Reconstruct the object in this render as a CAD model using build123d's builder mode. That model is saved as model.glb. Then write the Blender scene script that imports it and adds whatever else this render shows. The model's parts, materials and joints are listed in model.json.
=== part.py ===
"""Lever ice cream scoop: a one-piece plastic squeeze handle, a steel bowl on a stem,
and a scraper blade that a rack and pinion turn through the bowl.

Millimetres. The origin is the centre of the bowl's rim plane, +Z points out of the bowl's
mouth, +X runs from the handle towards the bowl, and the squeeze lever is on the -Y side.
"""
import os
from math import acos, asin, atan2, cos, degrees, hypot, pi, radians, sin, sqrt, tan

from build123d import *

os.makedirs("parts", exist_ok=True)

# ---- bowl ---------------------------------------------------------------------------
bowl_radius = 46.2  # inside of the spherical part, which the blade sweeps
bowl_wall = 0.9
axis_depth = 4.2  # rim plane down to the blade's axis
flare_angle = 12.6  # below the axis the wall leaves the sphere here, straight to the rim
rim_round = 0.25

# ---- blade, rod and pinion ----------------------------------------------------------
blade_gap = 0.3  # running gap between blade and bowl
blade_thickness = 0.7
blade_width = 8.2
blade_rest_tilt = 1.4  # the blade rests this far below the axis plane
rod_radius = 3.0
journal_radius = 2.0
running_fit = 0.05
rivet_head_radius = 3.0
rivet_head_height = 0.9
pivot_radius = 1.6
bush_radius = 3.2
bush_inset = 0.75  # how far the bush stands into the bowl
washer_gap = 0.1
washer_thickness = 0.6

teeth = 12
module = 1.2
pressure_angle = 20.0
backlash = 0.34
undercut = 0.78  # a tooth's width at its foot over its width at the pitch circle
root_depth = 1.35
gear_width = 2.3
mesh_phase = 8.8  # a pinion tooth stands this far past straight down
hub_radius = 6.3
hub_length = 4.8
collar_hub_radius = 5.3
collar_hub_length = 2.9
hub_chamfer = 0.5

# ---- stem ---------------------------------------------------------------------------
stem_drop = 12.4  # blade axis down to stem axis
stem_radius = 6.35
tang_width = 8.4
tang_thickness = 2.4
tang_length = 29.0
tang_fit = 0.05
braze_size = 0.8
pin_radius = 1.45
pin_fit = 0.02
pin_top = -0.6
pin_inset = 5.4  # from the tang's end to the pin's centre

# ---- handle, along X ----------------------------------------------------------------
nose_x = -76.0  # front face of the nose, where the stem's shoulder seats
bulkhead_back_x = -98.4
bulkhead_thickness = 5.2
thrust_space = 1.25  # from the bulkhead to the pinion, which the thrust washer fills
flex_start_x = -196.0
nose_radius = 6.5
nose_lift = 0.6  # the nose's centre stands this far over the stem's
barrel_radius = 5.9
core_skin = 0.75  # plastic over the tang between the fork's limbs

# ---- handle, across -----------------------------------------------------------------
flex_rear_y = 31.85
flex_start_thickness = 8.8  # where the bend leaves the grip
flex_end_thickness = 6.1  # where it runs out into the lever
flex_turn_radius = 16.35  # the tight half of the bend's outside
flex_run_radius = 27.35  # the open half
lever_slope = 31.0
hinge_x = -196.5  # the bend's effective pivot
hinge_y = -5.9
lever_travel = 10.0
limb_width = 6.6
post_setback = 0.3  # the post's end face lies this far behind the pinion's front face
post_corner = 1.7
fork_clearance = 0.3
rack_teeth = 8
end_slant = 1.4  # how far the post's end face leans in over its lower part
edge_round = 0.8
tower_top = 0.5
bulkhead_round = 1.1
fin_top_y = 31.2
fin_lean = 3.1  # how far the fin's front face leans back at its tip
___
▶ [Given exercise]: Repeat, exactly and only, the lines from the beginning of the material through the line that contains "hub_chamfer = 0.5".

▶ [The reply]:
Reconstruct the object in this render as a CAD model using build123d's builder mode. That model is saved as model.glb. Then write the Blender scene script that imports it and adds whatever else this render shows. The model's parts, materials and joints are listed in model.json.
=== part.py ===
"""Lever ice cream scoop: a one-piece plastic squeeze handle, a steel bowl on a stem,
and a scraper blade that a rack and pinion turn through the bowl.

Millimetres. The origin is the centre of the bowl's rim plane, +Z points out of the bowl's
mouth, +X runs from the handle towards the bowl, and the squeeze lever is on the -Y side.
"""
import os
from math import acos, asin, atan2, cos, degrees, hypot, pi, radians, sin, sqrt, tan

from build123d import *

os.makedirs("parts", exist_ok=True)

# ---- bowl ---------------------------------------------------------------------------
bowl_radius = 46.2  # inside of the spherical part, which the blade sweeps
bowl_wall = 0.9
axis_depth = 4.2  # rim plane down to the blade's axis
flare_angle = 12.6  # below the axis the wall leaves the sphere here, straight to the rim
rim_round = 0.25

# ---- blade, rod and pinion ----------------------------------------------------------
blade_gap = 0.3  # running gap between blade and bowl
blade_thickness = 0.7
blade_width = 8.2
blade_rest_tilt = 1.4  # the blade rests this far below the axis plane
rod_radius = 3.0
journal_radius = 2.0
running_fit = 0.05
rivet_head_radius = 3.0
rivet_head_height = 0.9
pivot_radius = 1.6
bush_radius = 3.2
bush_inset = 0.75  # how far the bush stands into the bowl
washer_gap = 0.1
washer_thickness = 0.6

teeth = 12
module = 1.2
pressure_angle = 20.0
backlash = 0.34
undercut = 0.78  # a tooth's width at its foot over its width at the pitch circle
root_depth = 1.35
gear_width = 2.3
mesh_phase = 8.8  # a pinion tooth stands this far past straight down
hub_radius = 6.3
hub_length = 4.8
collar_hub_radius = 5.3
collar_hub_length = 2.9
hub_chamfer = 0.5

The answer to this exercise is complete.